## What to do
Find the lines with "that" in them and copy them out.

## Data lines
___
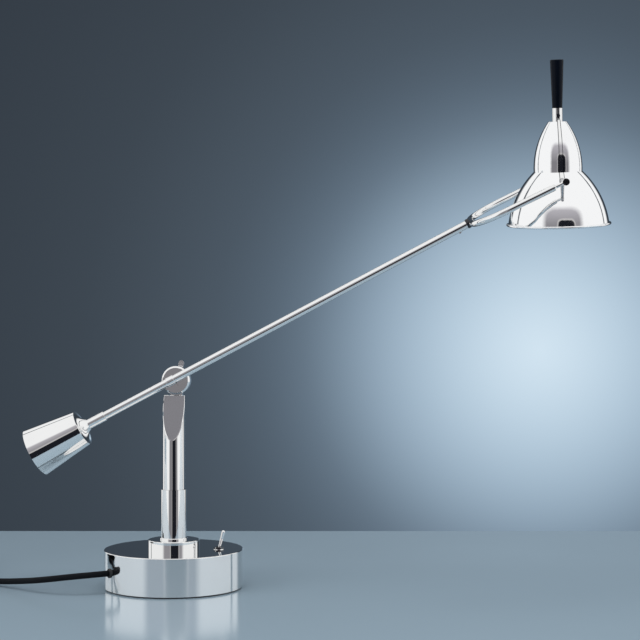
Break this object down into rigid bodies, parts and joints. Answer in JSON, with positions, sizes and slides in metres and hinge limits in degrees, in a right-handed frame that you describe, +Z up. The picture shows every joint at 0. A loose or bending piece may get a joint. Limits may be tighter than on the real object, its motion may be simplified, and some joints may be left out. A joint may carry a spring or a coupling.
{
  "type": "counterweight balance desk lamp",
  "caption": "Desk lamp whose tilting arm carries a forked bell shade at one end and a conical counterweight at the other, on a swivelling column and a round weighted base with a toggle switch.",
  "frame": {"origin": "centre of the underside of the round base, on the surface that it stands on", "axes": "+Z up; +X from the column towards the shade, as seen from the viewer side; -Y towards the viewer"},
  "size_m": [0.7476, 0.2769, 0.5254],
  "materials": {
    "plate_bright": "polished",
    "shade_bright": "polished",
    "knuckle_dark": "satin",
    "small_steel": "satin",
    "ballast_iron": "matte",
    "core_brass": "satin",
    "felt_black": "matte",
    "handle_black": "gloss",
    "plastic_black": "satin",
    "rubber_black": "matte",
    "cord_black": "matte",
    "bulb_glass": "gloss"
  },
  "bodies": {
    "base": {"base_shell": "plate_bright", "base_ballast": "ballast_iron", "base_cover_plate": "small_steel", "felt_pad": "felt_black", "cover_screws": "small_steel", "base_boss": "plate_bright", "column_sleeve": "plate_bright", "swivel_screw": "small_steel", "column_bush": "core_brass", "sleeve_locknut": "small_steel", "switch_body": "plastic_black", "switch_nut": "plate_bright", "cord_grommet": "rubber_black", "clamp_bar": "small_steel", "clamp_screws": "small_steel", "terminal_block": "plastic_black", "base_wiring": "cord_black", "cord": "cord_black", "cord_coil": "cord_black", "coil_tie": "rubber_black", "plug_body": "plastic_black", "plug_pins": "core_brass"},
    "toggle": {"toggle_lever": "plate_bright"},
    "column": {"column_post": "plate_bright", "fixed_disc": "plate_bright", "column_lead": "cord_black", "friction_washer": "plastic_black", "pivot_bolt": "plate_bright", "spring_washer": "small_steel"},
    "wing_nut": {"wing_nut": "plate_bright"},
    "arm": {"arm_disc": "plate_bright", "arm_saddle": "plate_bright", "saddle_screws": "small_steel", "arm_tube": "plate_bright", "arm_cable": "cord_black", "counterweight_shell": "plate_bright", "counterweight_core": "core_brass", "weight_sleeve": "plate_bright", "weight_set_screw": "small_steel", "weight_end_cap": "plate_bright", "weight_end_screw": "plate_bright", "tube_end_plug": "small_steel", "stop_screw": "small_steel"},
    "fork": {"fork_stem": "plate_bright", "fork_ferrule": "knuckle_dark", "fork_yoke": "plate_bright"},
    "shade": {"shade": "shade_bright", "shade_straps": "shade_bright", "strap_screws": "small_steel", "neck_collar": "plate_bright", "neck_nipple": "small_steel", "handle": "handle_black", "pivot_pins": "small_steel", "pivot_nuts": "small_steel", "pivot_washers": "small_steel", "pivot_spacers": "small_steel", "lampholder": "plastic_black", "holder_contacts": "core_brass", "bulb_cap": "core_brass", "bulb_glass": "bulb_glass"}
  },
  "joints": [
    {"name": "column_swivel", "type": "hinge", "parent": "base", "child": "column", "pos_m": [0, 0, 0.0989], "axis": [0, 0, 1], "range_deg": [-155, 155]},
    {"name": "toggle_flip", "type": "hinge", "parent": "base", "child": "toggle", "pos_m": [0.0457, -0.005, 0.0385], "axis": [0, 1, 0], "range_deg": [-30, 0]},
    {"name": "arm_tilt", "type": "hinge", "parent": "column", "child": "arm", "pos_m": [0.00149, -0.00014, 0.2089], "axis": [-0.0906, -0.9959, 0], "range_deg": [-36, 27]},
    {"name": "wing_nut_turn", "type": "hinge", "parent": "column", "child": "wing_nut", "pos_m": [0.00263, 0.01231, 0.2089], "axis": [-0.0906, -0.9959, 0], "range_deg": [-180, 15]},
    {"name": "fork_roll", "type": "hinge", "parent": "arm", "child": "fork", "pos_m": [0.2931, -0.02888, 0.3648], "axis": [0.8814, -0.0802, 0.4655], "range_deg": [-170, 170]},
    {"name": "shade_tilt", "type": "hinge", "parent": "fork", "child": "shade", "pos_m": [0.38311, -0.03665, 0.40928], "axis": [-0.017, -0.9902, -0.1385], "range_deg": [-60, 80]}
  ]
}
___
## Output of the task
Break this object down into rigid bodies, parts and joints. Answer in JSON, with positions, sizes and slides in metres and hinge limits in degrees, in a right-handed frame that you describe, +Z up. The picture shows every joint at 0. A loose or bending piece may get a joint. Limits may be tighter than on the real object, its motion may be simplified, and some joints may be left out. A joint may carry a spring or a coupling.
  "frame": {"origin": "centre of the underside of the round base, on the surface that it stands on", "axes": "+Z up; +X from the column towards the shade, as seen from the viewer side; -Y towards the viewer"},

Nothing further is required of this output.